# how many dwarf cichlids in a 30?



## lil_gold_ram (Mar 1, 2011)

Ok so I have moved most of my fish from my 30 to my 75, now my 30 looks empty. I kept all my dwarf cichlids in the 30, I was wondering if I could add more or if not I need ideas for what else I could add. Right now I have 2 1/2 inch electric blue balloon rams, a bolivian ram, 2 kribs, a male fire red apisto, and 2 1 inch angels....any ideas?


----------



## Chubbs the Jellybean (Jun 16, 2009)

That's pretty full up now. Also the blue rams won't do very well with the kribs and the bolivian in the tank. Especially if the kribs are a pair, and the same for the angels as they mature (they will get bigger). I'd personally take out the apisto and the bolivian and see how that works, but be prepared for the blue rams not to do too well with those other fish...

Just my .02 :thumb:


----------



## lil_gold_ram (Mar 1, 2011)

Ugh I've had all those fish together for a year, except the angels, and besides the kribs being bossy once in a while, I don't have any aggression issues. Everyone is pretty peaceful for the most part.


----------



## lil_gold_ram (Mar 1, 2011)

And before that I had 4 2 1/2 inch angels which I moved to the 75, no aggression there either.


----------



## Chubbs the Jellybean (Jun 16, 2009)

Interesting... FTS?


----------



## lil_gold_ram (Mar 1, 2011)

Forgive my stupidity but what's fts? Lol


----------



## duds (Apr 16, 2010)

fts = full tank shot :thumb:


----------



## MonteSS (Dec 8, 2008)

I feel that if the mix you have now is working, then I would consider yourself lucky and you should not change anything.

...Bill


----------



## DeadFishFloating (Oct 9, 2007)

Somethings don't add up here.

Could you please list all your cichlids, what size they are, and how long you've had each.

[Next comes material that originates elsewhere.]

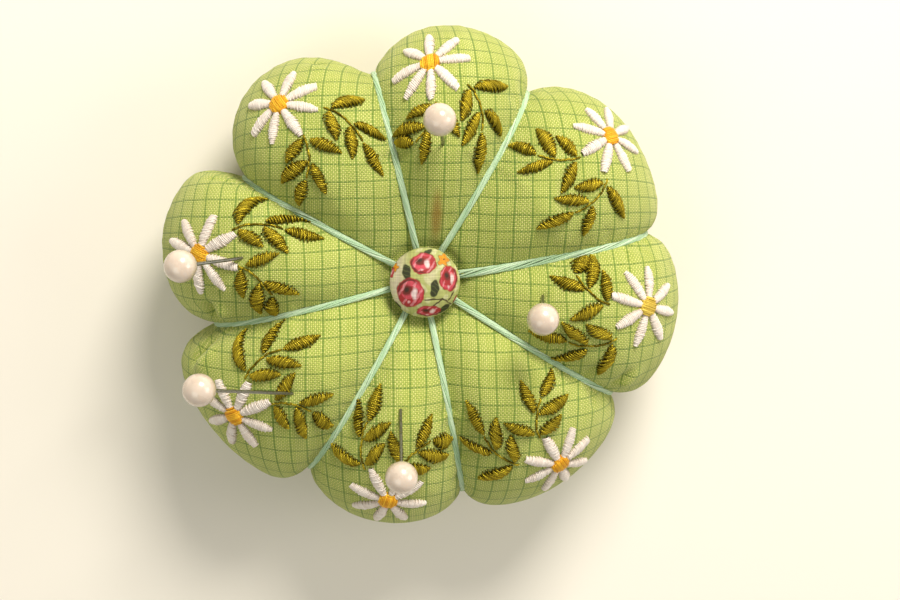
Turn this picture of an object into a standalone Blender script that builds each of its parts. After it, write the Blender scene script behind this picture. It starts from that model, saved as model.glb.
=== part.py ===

Are the half inch electric blue rams adults? Because they seem very small to be a year old.

You have moved all your dwarfs to the 75 gallon now, so do you want to know if you could add any more in to your 75 gallon tank, or do you want to restock your 30 gallon tank. What do you want from your tanks? Community setups or breeding setups.


----------



## lil_gold_ram (Mar 1, 2011)

Ugh I already said I moved my other fish to the 75, the ones I listed (with sizes) are the ones left in the 30 and yes the rams are full grown, they are balloon rams, I think they tend to stay smaller than regular rams. I had more rams but something went through my tank about a month ago and I lost some. They are about the size of a nickel and look like the one in my avatar only very bright blue. I had 2 more kribs but decided it was too many and traded them in. I am just trying to get opinions on maybe some other fish I can put in there, if not more dwarfs cichlids. It looks pretty empty.


----------



## DeadFishFloating (Oct 9, 2007)

Well, without seeing the actuall setup, and how the fish interact I don't know if you could add any more fish. Just the number of cichlids in there make me think it's overstocked and not a good mix.


----------



## lil_gold_ram (Mar 1, 2011)

Here's some pics, the full tank shot is an old pic but the tank is still set up the same way. The pic of the blue ram I just took so you can see how small it is, there really isn't a lot of squabbling like I said earlier but you are probably right in the fact if u add anymore cichlids there may be some aggression issues. However like I said I had more rams in there before and there still were no big issues.


----------



## lil_gold_ram (Mar 1, 2011)

How is 8 fish in a 30 gallon tank, most of which stay small overstocked? You mean overstocked in terms of getting along or overstocked as in bioload? I had way more fish in there before and had no issues with bioload, but I got a bigger tank to move some of the bigger fish before that became a problem.


----------



## Chubbs the Jellybean (Jun 16, 2009)

We mean in terms of temperament (getting along) :thumb: with cichlids it's all about the footprint of the tank (length and width) as opposed to the gallonage of the tank (though that helps)


----------



## DeadFishFloating (Oct 9, 2007)

Chubbs the Jellybean said:


> We mean in terms of temperament (getting along) :thumb: with cichlids it's all about the footprint of the tank (length and width) as opposed to the gallonage of the tank (though that helps)


What he said.


----------



## irondan (Nov 22, 2007)

i have a 33 gallon sa tank with 4 bolivian rams and various rainbows and tetras. the tank works great. i started with 6 rams but it was too much and 2 were killed. now there is harmony and 2 pairs are breeding


----------



## lil_gold_ram (Mar 1, 2011)

^ that sounds like a nice tank! I wouldn't do more than 1 bolivian in my tank though, mine goes after anything that looks like him, but by himself he is fine.


----------